Section II – La Cour constitutionnelle fédérale (Bundesverfassungsgericht, BVerfG)
65. Les sources. – La Cour constitutionnelle fédérale a été créée par une loi du 12 mars 1951 (Bundesverfassungsgerichtsgesetz, BVerfGG) qui a mis en oeuvre les articles 93 II et 94 II 1 LF et fixé son siège à Karlsruhe. Ses principaux fondements constitutionnels sont les articles 92 à 94, 99, 100, 115g et 115h LF. La loi du 12 mars 1951 a fait l’objet de diverses traductions en langue française, la dernière correspondant au texte ayant fait l’objet d’une publication actualisée le 11 août 1993 (BGBl. I, p. 1473). En application du § 1 III BVerfGG, la Cour s’est également dotée d’un règlement intérieur adopté par son assemblée plénière.
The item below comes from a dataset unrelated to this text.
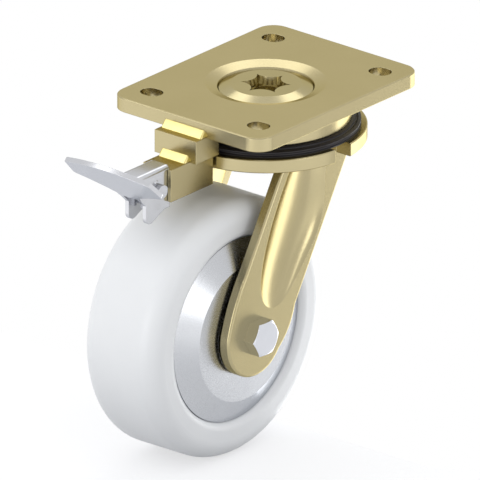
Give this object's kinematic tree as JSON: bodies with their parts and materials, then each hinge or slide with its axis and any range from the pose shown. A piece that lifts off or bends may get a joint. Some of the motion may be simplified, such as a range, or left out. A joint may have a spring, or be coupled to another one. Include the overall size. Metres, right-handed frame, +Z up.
{
  "type": "heavy duty swivel castor with pedal lock",
  "caption": "Plate-mounted heavy duty swivel castor with a wide white wheel, offset pressed fork and a fishtail pedal lock on the plate.",
  "frame": {"origin": "middle of the top plate's upper face, on the swivel axis", "axes": "+Z up out of the top plate, X along the wheel axle at rest, the pedal and the trailing wheel towards -Y"},
  "size_m": [0.1122, 0.2113, 0.2],
  "materials": {
    "yellow_zinc": "yellow passivated zinc plate, satin",
    "weld_metal": "plated weld bead, satin",
    "silver_zinc": "bright zinc plate, satin",
    "wheel_plate": "zinc plated sheet, satin",
    "bearing_steel": "ground steel",
    "white_polyamide": "moulded, satin",
    "black_rubber": "moulded, matt"
  },
  "bodies": {
    "mount": {"top_plate": "yellow_zinc", "kingpin": "yellow_zinc", "kingpin_nut": "silver_zinc", "upper_race": "yellow_zinc", "lower_race": "yellow_zinc", "lock_block": "yellow_zinc", "lock_housing": "yellow_zinc", "plate_weld": "weld_metal", "housing_weld": "weld_metal", "pivot_bracket": "silver_zinc", "pivot_pin": "silver_zinc", "pivot_clip": "silver_zinc"},
    "fork": {"fork_crown": "yellow_zinc", "fork_leg_near": "yellow_zinc", "fork_leg_far": "yellow_zinc", "seal_ring": "black_rubber", "axle_bolt": "silver_zinc", "axle_washer": "silver_zinc", "axle_nut": "silver_zinc", "axle_tube": "bearing_steel", "hub_spacers": "bearing_steel", "bearing_inner_ring_near": "bearing_steel", "bearing_inner_ring_far": "bearing_steel"},
    "swivel_balls": {"upper_balls": "bearing_steel", "lower_balls": "bearing_steel"},
    "wheel": {"wheel_tyre": "white_polyamide", "wheel_rim": "wheel_plate", "wheel_disc_near": "wheel_plate", "wheel_disc_far": "wheel_plate", "wheel_hub": "wheel_plate", "bearing_outer_ring_near": "bearing_steel", "bearing_outer_ring_far": "bearing_steel", "bearing_shield_near": "bearing_steel", "bearing_shield_far": "bearing_steel"},
    "wheel_balls": {"bearing_balls_near": "bearing_steel", "bearing_balls_far": "bearing_steel"},
    "pedal": {"pedal": "silver_zinc", "drive_pin": "silver_zinc"},
    "lock_bolt": {"lock_bolt": "silver_zinc"}
  },
  "joints": [
    {"name": "swivel", "type": "hinge", "parent": "mount", "child": "fork", "pos_m": [0, 0, -0.028], "axis": [0, 0, 1], "continuous": true},
    {"name": "swivel_ball_turn", "type": "hinge", "parent": "mount", "child": "swivel_balls", "pos_m": [0, 0, -0.028], "axis": [0, 0, 1], "continuous": true},
    {"name": "wheel_spin", "type": "hinge", "parent": "fork", "child": "wheel", "pos_m": [0, -0.0546, -0.125], "axis": [1, 0, 0], "continuous": true},
    {"name": "wheel_ball_turn", "type": "hinge", "parent": "fork", "child": "wheel_balls", "pos_m": [0, -0.0546, -0.125], "axis": [1, 0, 0], "continuous": true},
    {"name": "pedal_press", "type": "hinge", "parent": "mount", "child": "pedal", "pos_m": [0, -0.1015, -0.032], "axis": [1, 0, 0], "range_deg": [0, 45]},
    {"name": "lock_slide", "type": "slide", "parent": "mount", "child": "lock_bolt", "axis": [0, 1, 0], "range_m": [0, 0.0068]}
  ],
  "couplings": [
    {"joint": "swivel_ball_turn", "follows": "swivel", "ratio": 0.5},
    {"joint": "wheel_ball_turn", "follows": "wheel_spin", "ratio": 0.6015},
    {"joint": "lock_slide", "follows": "pedal_press", "m_per_rad": 0.008553}
  ]
}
L’ensemble de la jurisprudence des chambres de la Cour recouvre près d’une centaine de volumes du recueil des décisions de la Cour (Entscheidungen des Bundesverfassungsgerichts, BVerfGE) dont, à défaut de traduction, le lecteur francophone peut suivre les grandes lignes dans la chronique régulière de M. Fromont à la Revue du droit public. Ces décisions de la Cour sont habituellement citées sans référence de date, ni même souvent d’allusion à l’objet, par la simple mention du tome et de la page où commence le texte de la décision, plus récemment suivi de la mention de la chambre. Ainsi, la décision rendue par la seconde chambre le 12 octobre 1993 à propos de la constitutionnalité du traité de Maastricht sera citée : BVerfGE 89, 155 II (tome 89, page 155 et s., II° chambre) ; les développements des pages 210 et suivantes de la même décision relatifs au principe de subsidiarité seront cités : BVerfGE 89, 155 [210 et s.] II.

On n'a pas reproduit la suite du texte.